Mauricio Rosales/Colaboración/

Eran las 11 de la noche de un viernes cualquiera, yo caminaba por las calles de la Antigua con algunos amigos.  Mientras caminábamos, fuera de los bares repletos de extranjeros y muchachos divirtiéndose, aparecían grupos de niños, entre 5 y 7 años, con canastas en sus manos. Podía ver en ellos una desesperación grande por vender, por lograr que los transeúntes lográramos comprar los productos que allí tenían. En ese instante entró en mí una tristeza enorme, una consternación que jamás olvidaré. ¿Cómo era posible que unas criaturas estuvieran a tales horas de la noche, en la calle, solos, vendiendo cigarros y chicles? ¿Dónde estaban sus padres? ¿Dónde dormirían esos niños esa noche? Las preguntas e inquietudes no dejaban de llegar a mí. ¿Cómo podemos legitimar semejante explotación infantil? ¿Acaso no nos damos cuenta que a esa edad lo que un niño merece es estar durmiendo en su  casa, recibiendo amor de sus padres y sin aflicción por lo que ha de comer a la mañana siguiente?. Mientras analizaba y las emociones pasaban en mi interior, veía como algunas de las personas que me acompañaban ignoraban por completo la situación y solo se preocupaban por comprarles a precios mucho más baratos de lo que ellos pedían.

De pronto pude notar que la indiferencia imperaba; la gran mayoría veía dicha dinámica como algo normal y parecía no importarles la vida de aquellos niños.

Continuamos caminando. De pronto, pasamos por lo que se conoce como el Palacio Municipal y pude ver a varias madres, tiradas en el suelo, con sus 2 o quizás 3 hijos al lado, muy pequeños por cierto, tratando de vender las artesanías que durante todo el día habían estado ofreciendo en los lugares aledaños. “Va a llevar su mantel joven” exclamó una de ellas, sentí como si el corazón me hubiese dado mil vueltas; instantáneamente un nudo en mi garganta se formó y sentí esa impotencia de no poder hacer nada para cambiar esa realidad. Solamente pensaba en la angustia de esas madres: ¿qué necesidad tendrían para estar a más de las 11:00 pm con frío, un viernes, en la calle, vendiendo sus mercancías para sobrevivir en este país junto a sus hijos?

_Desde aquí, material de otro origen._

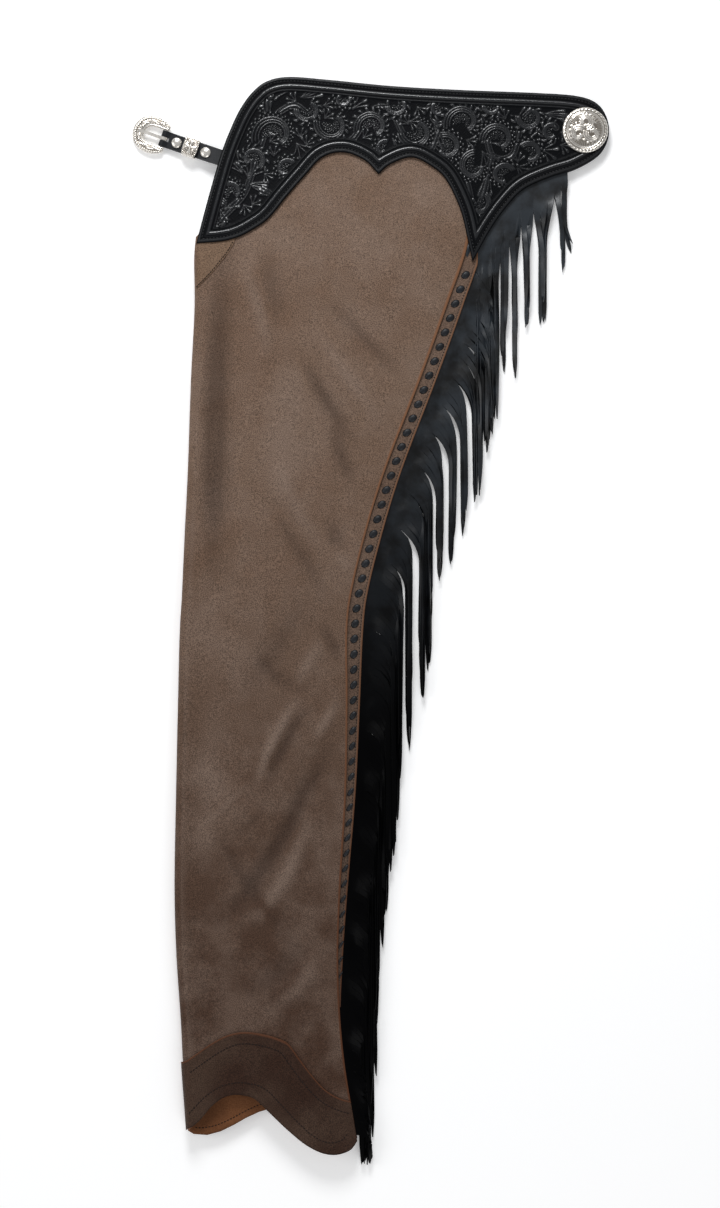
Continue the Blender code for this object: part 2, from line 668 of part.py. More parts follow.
def billet(mat):
    """The under leg's plain strap, tucked back between the yokes, with its row of holes."""
    x, y = BILLET_START
    half = STRAP_WIDTH / 2
    tip = [(BILLET_LENGTH + half * math.cos(a), half * math.sin(a)) for a in np.radians(np.linspace(60, -60, 7))]
    low = YOKE + 0.3
    strap = prism("billet", [(0, half)] + [(0, -half)] + tip[::-1], low, low + BILLET_THICK, mat)
    holes = bmesh.new()
    for i in range(BILLET_HOLES):
        at = BILLET_LENGTH - 12 - i * BILLET_HOLE_PITCH
        made = bmesh.ops.create_cone(holes, cap_ends=True, segments=16, radius1=BILLET_HOLE_RADIUS,
                                     radius2=BILLET_HOLE_RADIUS, depth=20)
        bmesh.ops.translate(holes, vec=(at, 0, low), verts=made["verts"])
    punch = place("billet_punch", holes, mat)
    cut(strap, punch)
    for obj in (strap, punch):
        obj.location = (x * MM, y * MM, 0)


def centre_on_footprint():
    """Parents everything to one empty and moves it so that the origin is under the middle."""
    bpy.context.view_layer.update()
    graph = bpy.context.evaluated_depsgraph_get()
    corners = np.array([obj.matrix_world @ vert.co for obj in bpy.context.scene.objects if not obj.hide_render
                        for vert in obj.evaluated_get(graph).data.vertices])
    middle = (corners.min(axis=0) + corners.max(axis=0)) / 2
    base = bpy.data.objects.new("chaps", None)
    bpy.context.scene.collection.objects.link(base)
    for obj in list(bpy.context.scene.objects):
        if obj is not base:
            obj.parent = base
    base.location = (-middle[0], -middle[1], -corners.min(axis=0)[2])


def main():
    clear_scene()
    hide = finish_of("leg_leather", (0.14, 0.095, 0.07), 0.62)
    black = finish_of("yoke_leather", (0.012, 0.013, 0.016), 0.38)
    trim = finish_of("gore_leather", (0.22, 0.14, 0.09), 0.7)
    tassel = finish_of("fringe_leather", (0.01, 0.011, 0.014), 0.42)
    silver = finish_of("silver", (0.75, 0.73, 0.68), 0.22, 1.0)
    leg("leg", top_outer, TOP_INNER, hide)
    leg("under_leg", under_outer, UNDER_INNER, hide)
    hem_band(hide)
    gore(trim)
    seam_strip(hide)
    yokes(black)
    top_fringe(tassel)
    under_fringe(tassel)
    concho(silver)
    buckle_strap(black)
    strap_hardware(silver)
    buckle(silver)
    billet(black)
    centre_on_footprint()


main()
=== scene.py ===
"""Fringed leather show chaps, folded in half at the centre back and laid flat: the finished leathers, the
carved yoke, the cut fringe, the lacing and stitching, and the engraved silver.

Lengths in the tables are millimetres in the garment's own layout, and ORIGIN_SHIFT carries them onto the
model. X runs from the front edge to the centre back, Y from the hems up to the waist, and Z up.
"""
import math

import bmesh
import bpy
import numpy as np
from mathutils import Matrix, Vector
from mathutils.geometry import delaunay_2d_cdt


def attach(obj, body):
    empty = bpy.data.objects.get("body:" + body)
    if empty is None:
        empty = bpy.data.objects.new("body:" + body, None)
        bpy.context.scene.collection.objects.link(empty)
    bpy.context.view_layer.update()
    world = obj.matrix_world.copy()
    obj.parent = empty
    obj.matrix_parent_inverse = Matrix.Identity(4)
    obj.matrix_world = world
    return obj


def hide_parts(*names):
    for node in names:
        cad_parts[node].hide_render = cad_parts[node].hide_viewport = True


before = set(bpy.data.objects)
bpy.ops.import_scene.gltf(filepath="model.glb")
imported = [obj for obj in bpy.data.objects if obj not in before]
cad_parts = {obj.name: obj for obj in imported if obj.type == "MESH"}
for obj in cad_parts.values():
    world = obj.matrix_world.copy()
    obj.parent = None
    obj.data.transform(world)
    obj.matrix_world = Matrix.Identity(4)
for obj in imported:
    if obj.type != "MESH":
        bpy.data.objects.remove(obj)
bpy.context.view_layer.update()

MM = 0.001
ORIGIN_SHIFT = Vector((0.13, -1.0, 0.0))

HIDE = 2.0
YOKE = 3.2
TRIM = 1.6
STRAP_PLY = 1.5
FRINGE = 1.3
GAP = 0.4

UNDER_OUTER = HIDE / 2
UNDER_INNER = 8.0
TOP_INNER = UNDER_INNER + HIDE + GAP
TOP_FRONT = 18.4
TOP_SEAM = 17.6
TOP_CROWN = 2.6
WAIST_LEVEL = 6.0
FOLD_RADIUS_LEAST = 1.8
CROTCH = 322.0
STRIP_OVERLAP = 3.0
INNER_PAST_SEAM = 1.0

LEG_ROWS = (
    # y, fold_x, seam_x, strip_shows
    (410.0, -178.0, 101.0, 13.0),
    (378.0, -177.0, 97.5, 15.0),
    (317.0, -176.0, 77.0, 16.0),
    (245.0, -179.5, 51.0, 16.0),
    (145.0, -183.0, 12.6, 16.5),
    (86.0, -186.0, -5.3, 16.5),
    (20.0, -189.0, -20.5, 16.0),
    (-3.0, -190.5, -23.0, 16.0),
    (-78.0, -192.5, -23.0, 12.5),
    (-171.0, -194.5, -24.5, 9.5),
    (-275.0, -196.0, -30.5, 7.0),
    (-338.0, -194.0, -32.3, 4.5),
    (-396.0, -190.0, -30.3, 0.5),
    (-444.0, -187.5, -25.6, 0.0),
    (-491.0, -184.0, -18.0, 0.0),
    (-533.0, -181.0, -11.0, 0.0),
)
OUTER_TOP = ((-176, 381), (-160, 400), (-140, 425), (-110, 450), (-70, 474), (-28, 490), (20, 488),
             (60, 472), (84, 440), (96, 398))
OUTER_HEM = ((-182, -507), (-172, -499.5), (-158, -485), (-146, -476.5), (-134, -473), (-123, -473.5),
             (-112, -477), (-100, -489), (-82, -508), (-66, -522.5), (-52, -530.5), (-40, -533),
             (-28, -531), (-20, -527), (-13, -519))
INNER_TOP = ((-176, 322), (-140, 300), (-60, 284), (20, 286), (90, 296))
INNER_HEM = ((-182, -513), (-171, -515), (-157, -513), (-142, -507), (-126, -498.5), (-110, -491.5),
             (-92, -487), (-60, -484), (-20, -486))
BAND_TOP = ((-187, -441), (-174, -432), (-158, -421), (-142, -413), (-126, -410), (-108, -412),
            (-92, -416.5), (-82, -421.5), (-72, -435), (-58, -453.5), (-46, -467), (-34, -475), (-20, -480))
GORE_EDGE = ((-175, 330), (-168, 337), (-158, 347.5), (-149, 358.5), (-141, 369), (-135, 380))
YOKE_OUTLINE = (
    # x, y, corner
    (-174, 377, 1), (-149, 379, 0), (-133, 383, 0), (-119, 390, 0), (-102, 402, 0), (-84, 424, 0),
    (-66, 445, 0), (-48, 464, 0), (-27, 469, 0), (-6, 461, 0), (8, 447, 1), (20, 457, 0), (41, 464, 0),
    (61, 455, 0), (76, 441, 0), (90, 411, 0), (97, 382, 0), (102, 359, 1), (115, 383, 0), (126, 401, 0),
    (138, 417, 0), (149, 429, 0), (161, 437, 0), (183, 446, 0), (205, 453, 0), (225, 464, 0),
    (235, 475, 0), (239, 490, 0), (236, 506, 0), (226, 519, 0), (206, 526, 0), (166, 529, 0),
    (89, 532, 0), (20, 536, 0), (-41, 542, 0), (-81, 545, 0), (-103, 541, 0), (-118, 530, 0),
    (-131, 512, 0), (-142, 488, 0), (-150, 466, 0), (-157, 442, 0), (-165, 412, 0),
)
FRINGE_ROOT = ((199, 458), (180, 452), (157, 443), (136, 427), (119, 404), (106, 381), (97, 364))

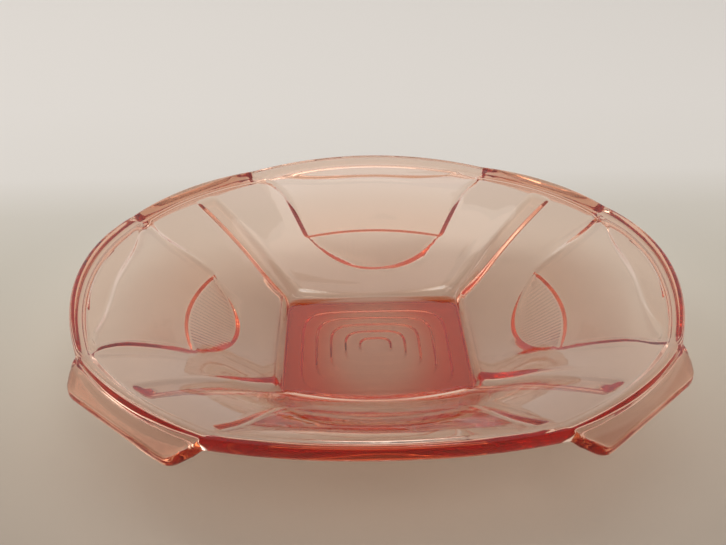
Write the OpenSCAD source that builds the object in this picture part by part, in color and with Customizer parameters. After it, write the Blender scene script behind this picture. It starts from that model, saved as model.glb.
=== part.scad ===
// Square-footed glass candy dish: one pressing, drawn as the zones of its mould.
// Millimetres, +Z up, origin under the middle of the foot, on the table.

/* [Base] */
// Half of the flat square floor's width
floor_half = 34; // [28:0.5:41]
// Corner radius of the square floor
floor_corner_r = 6; // [4:0.2:10]
// Thickness of the glass under the floor
base_t = 7; // [5.5:0.5:10]
// Height of the foot's upright side, below the walls
foot_h = 2.6; // [2:0.1:3.5]
// Number of sunk steps under the base
step_count = 5; // [1:1:5]
// Half width of the smallest, innermost step
step_inner_half = 6; // [3:0.2:8]
// Tread between one step and the next
step_tread = 5.5; // [2:0.1:5.6]
// Rise of each step
step_rise = 0.6; // [0.2:0.02:0.8]

/* [Wall] */
// Thickness of the wall, measured upright
wall_t = 3.8; // [3:0.1:6]
// Width of the steep bank round the floor
bank_w = 3; // [2:0.1:5]
// Height of the wall's inner face above the floor at the top of the bank, mid side
bank_h = 1.6; // [0.5:0.1:3]
// Radius where the wall is steepest
belly_r = 63; // [52:1:76]
// Height of the inner face above the floor there
belly_h = 12.4; // [9:0.2:15]
// Slope of the wall there, in degrees
belly_slope = 31; // [24:0.5:37.5]
// Slope of the wall where it leaves the bank, in degrees
toe_slope = 14; // [8:0.5:20]
// Slope of the wall where it reaches the rim, in degrees
brim_slope = 17; // [10:0.5:24]

/* [Rim] */
// Radius of the rim at the four corners
rim_r = 110; // [91:1:132]
// Height of the rim's top above the table at the ends of its arcs
rim_h = 38.4; // [32:0.2:46.2]
// Height of the bead that thickens the rim, measured upright
rim_t = 6.4; // [3:0.1:8]
// Width of the lip, from its outer edge inwards
lip_w = 4.8; // [3:0.1:7]
// Width of the bead's flat underside and round, from the rim's edge inwards
bead_w = 2.6; // [2.1:0.1:3.2]
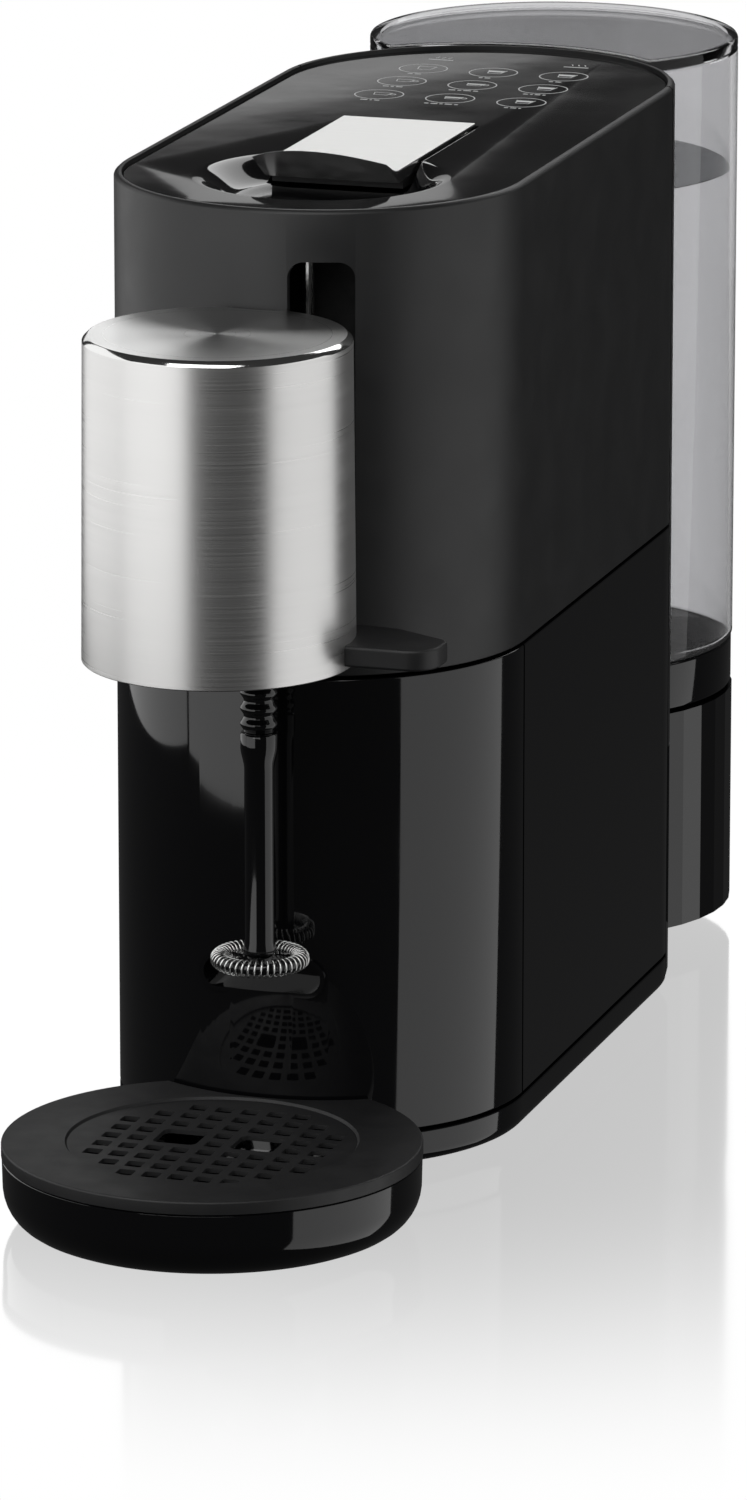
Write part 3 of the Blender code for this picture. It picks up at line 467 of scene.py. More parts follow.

Así continuamos nuestro recorrido por el centro de una de las ciudades más visitadas por los extranjeros que deciden viajar a Guatemala. Llegamos al “Portal del Comercio” e inmediatamente pude identificar en las puertas de los negocios de ese lugar, a personas durmiendo, tratando de protegerse del sereno y poder descansar en esa noche fría y oscura en sus vidas. En el ambiente se podía percibir el dolor y la angustia de aquellos hombres y mujeres sin tener un hogar al cual llegar y dormir. ¿Cómo era posible que en un lugar donde miles y miles de turistas duermen y se divierten, pudiera existir semejante realidad? Y peor aún, ¿cómo es que los mismos guatemaltecos vemos como natural y normal el sufrimiento de nuestra gente? En ese momento comprendí que la indiferencia hace más daño que cualquier bala o arma de fuego.

Esa noche, sin duda alguna, quedará grabada en mi mente y corazón; será un recuerdo que marcará mi caminar y mi manera de ver la vida en la “linda” y “alegre” Antigua Guatemala. Será esa noche en la que desperté a otra realidad, la realidad de guatemaltecos y guatemaltecas que merecen tener una vida digna al igual que yo, al igual que usted.